Write out the complete material exactly as it stands.

--- START ---

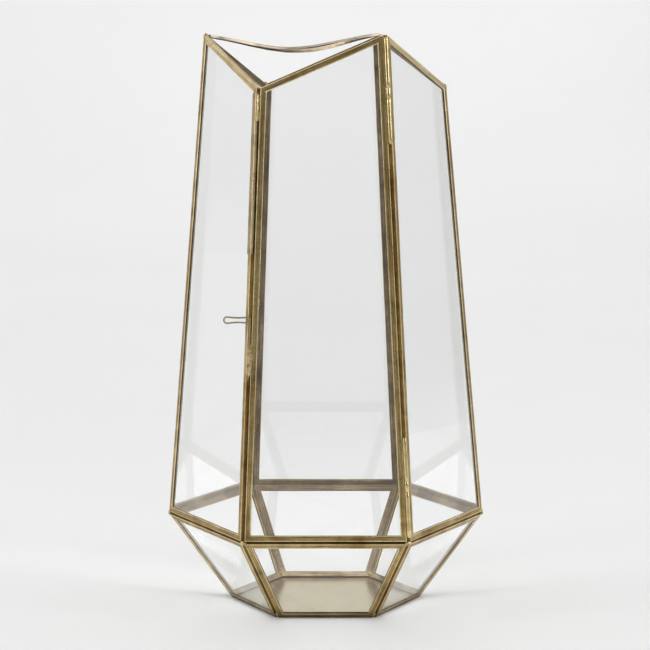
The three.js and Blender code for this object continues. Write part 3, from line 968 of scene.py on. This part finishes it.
def strip_across():
    """The twisted strip from the left corner to the back right one, with a kink here and there."""
    start, end = rim_point(CORNERS.index("L")), rim_point(CORNERS.index("BR"))
    count = len(STRIP_HEIGHTS) - 1
    guide = []
    for k, z in enumerate(STRIP_HEIGHTS):
        p = start.lerp(end, k / count)
        guide.append(Vector((p.x, p.y, z)))
    path = smooth_path(guide, 9)
    across = Vector((0, 0, 1)).cross(end - start).normalized()
    section = strip_section()
    last = len(path) - 1
    rings = []
    for k in range(1, last):
        t = k / last
        tangent = (path[k + 1] - path[k - 1]).normalized()
        twist = math.radians(-interpolate(STRIP_TWIST_DEG, t))
        x = Matrix.Rotation(twist, 3, tangent) @ across
        y = tangent.cross(x)
        kink = noise.noise(Vector((t * 14, 2.0, 7.0))) * 0.12
        rings.append([path[k] + x * a + y * (b + kink) for a, b in section])
    inside = {7: 2, 8: 2, 9: 1}  # painted shade in the corner under the upper leg, then painted light on the slot floor
    obj = loft("strip_across", rings, (STRIP_BRASS, STRIP_LIT, STRIP_SHADE), inside, 40)
    place(obj, "vessel", "strip_brass", "top_strip")


cover_strip()
strip_across()

# ------------------------------------------------------------------ studio, in metres
SWEEP_HALF_WIDTH, SWEEP_FRONT, SWEEP_BEND_START, SWEEP_BEND, SWEEP_TOP = 7, -5.0, 2.6, 2.4, 6.0
SWEEP_BEND_STEPS = 16
WING_FRONT, WING_BACK, WING_BEND_STEPS = -2.5, 2.6, 12
WING_START, WING_SLANT, WING_BEND_START, WING_BEND = 0.48, 0.11, 2.08, 0.72
WING_SUNK = 0.002  # the wing starts this far under the floor and rises this far above it


def sweep_sheet(name, rows, paper):
    """A sheet through rows of two points, as a stage piece."""
    faces = [(k, k + 1, k + 3, k + 2) for k in range(0, 2 * len(rows) - 2, 2)]
    sheet = mesh_object(name, [point for row in rows for point in row], faces)
    sheet.data.materials.append(paper)


def make_sweep():
    """A pale floor that curves up into a backdrop."""
    profile = [(SWEEP_FRONT, 0), (SWEEP_BEND_START, 0)]
    for step in range(1, SWEEP_BEND_STEPS + 1):
        angle = -math.pi / 2 + step * math.pi / (2 * SWEEP_BEND_STEPS)
        profile.append((SWEEP_BEND_START + SWEEP_BEND * math.cos(angle), SWEEP_BEND * (1 + math.sin(angle))))
    profile.append((SWEEP_BEND_START + SWEEP_BEND, SWEEP_TOP))
    rows = [[Vector((x, y, z)) for x in (-SWEEP_HALF_WIDTH, SWEEP_HALF_WIDTH)] for y, z in profile]
    sweep_sheet("studio_sweep", rows, PALE_PAPER)


def make_wing(name, side, paper):
    """A sheet beside the object that curves up, for its side panes to mirror."""
    rows = [[Vector((side * (WING_START + WING_SLANT * y), y, -WING_SUNK)) for y in (WING_FRONT, WING_BACK)]]
    for step in range(WING_BEND_STEPS + 1):
        angle = step * math.pi / (2 * WING_BEND_STEPS)
        x = side * (WING_BEND_START + WING_BEND * math.sin(angle))
        z = WING_SUNK + WING_BEND * (1 - math.cos(angle))
        rows.append([Vector((x, y, z)) for y in (WING_FRONT, WING_BACK)])
    sweep_sheet(name, rows, paper)


make_camera()
make_sweep()
make_wing("studio_wing_left", -1, PALE_PAPER)
# The right wing carries the painted shade.
make_wing("studio_wing_right", 1, SHADED_PAPER)
for light_name, light_facts in LIGHTS.items():
    make_light(light_name, *light_facts)
make_air()
bpy.context.scene.view_settings.view_transform = "Standard"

--- END ---

- **Solved problem**
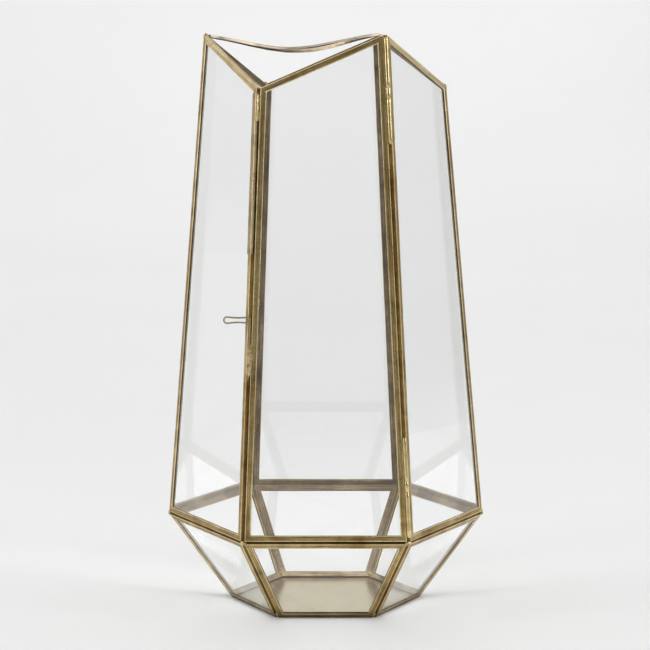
The three.js and Blender code for this object continues. Write part 3, from line 968 of scene.py on. This part finishes it.
def strip_across():
    """The twisted strip from the left corner to the back right one, with a kink here and there."""
    start, end = rim_point(CORNERS.index("L")), rim_point(CORNERS.index("BR"))
    count = len(STRIP_HEIGHTS) - 1
    guide = []
    for k, z in enumerate(STRIP_HEIGHTS):
        p = start.lerp(end, k / count)
        guide.append(Vector((p.x, p.y, z)))
    path = smooth_path(guide, 9)
    across = Vector((0, 0, 1)).cross(end - start).normalized()
    section = strip_section()
    last = len(path) - 1
    rings = []
    for k in range(1, last):
        t = k / last
        tangent = (path[k + 1] - path[k - 1]).normalized()
        twist = math.radians(-interpolate(STRIP_TWIST_DEG, t))
        x = Matrix.Rotation(twist, 3, tangent) @ across
        y = tangent.cross(x)
        kink = noise.noise(Vector((t * 14, 2.0, 7.0))) * 0.12
        rings.append([path[k] + x * a + y * (b + kink) for a, b in section])
    inside = {7: 2, 8: 2, 9: 1}  # painted shade in the corner under the upper leg, then painted light on the slot floor
    obj = loft("strip_across", rings, (STRIP_BRASS, STRIP_LIT, STRIP_SHADE), inside, 40)
    place(obj, "vessel", "strip_brass", "top_strip")


cover_strip()
strip_across()

# ------------------------------------------------------------------ studio, in metres
SWEEP_HALF_WIDTH, SWEEP_FRONT, SWEEP_BEND_START, SWEEP_BEND, SWEEP_TOP = 7, -5.0, 2.6, 2.4, 6.0
SWEEP_BEND_STEPS = 16
WING_FRONT, WING_BACK, WING_BEND_STEPS = -2.5, 2.6, 12
WING_START, WING_SLANT, WING_BEND_START, WING_BEND = 0.48, 0.11, 2.08, 0.72
WING_SUNK = 0.002  # the wing starts this far under the floor and rises this far above it


def sweep_sheet(name, rows, paper):
    """A sheet through rows of two points, as a stage piece."""
    faces = [(k, k + 1, k + 3, k + 2) for k in range(0, 2 * len(rows) - 2, 2)]
    sheet = mesh_object(name, [point for row in rows for point in row], faces)
    sheet.data.materials.append(paper)


def make_sweep():
    """A pale floor that curves up into a backdrop."""
    profile = [(SWEEP_FRONT, 0), (SWEEP_BEND_START, 0)]
    for step in range(1, SWEEP_BEND_STEPS + 1):
        angle = -math.pi / 2 + step * math.pi / (2 * SWEEP_BEND_STEPS)
        profile.append((SWEEP_BEND_START + SWEEP_BEND * math.cos(angle), SWEEP_BEND * (1 + math.sin(angle))))
    profile.append((SWEEP_BEND_START + SWEEP_BEND, SWEEP_TOP))
    rows = [[Vector((x, y, z)) for x in (-SWEEP_HALF_WIDTH, SWEEP_HALF_WIDTH)] for y, z in profile]
    sweep_sheet("studio_sweep", rows, PALE_PAPER)


def make_wing(name, side, paper):
    """A sheet beside the object that curves up, for its side panes to mirror."""
    rows = [[Vector((side * (WING_START + WING_SLANT * y), y, -WING_SUNK)) for y in (WING_FRONT, WING_BACK)]]
    for step in range(WING_BEND_STEPS + 1):
        angle = step * math.pi / (2 * WING_BEND_STEPS)
        x = side * (WING_BEND_START + WING_BEND * math.sin(angle))
        z = WING_SUNK + WING_BEND * (1 - math.cos(angle))
        rows.append([Vector((x, y, z)) for y in (WING_FRONT, WING_BACK)])
    sweep_sheet(name, rows, paper)


make_camera()
make_sweep()
make_wing("studio_wing_left", -1, PALE_PAPER)
# The right wing carries the painted shade.
make_wing("studio_wing_right", 1, SHADED_PAPER)
for light_name, light_facts in LIGHTS.items():
    make_light(light_name, *light_facts)
make_air()
bpy.context.scene.view_settings.view_transform = "Standard"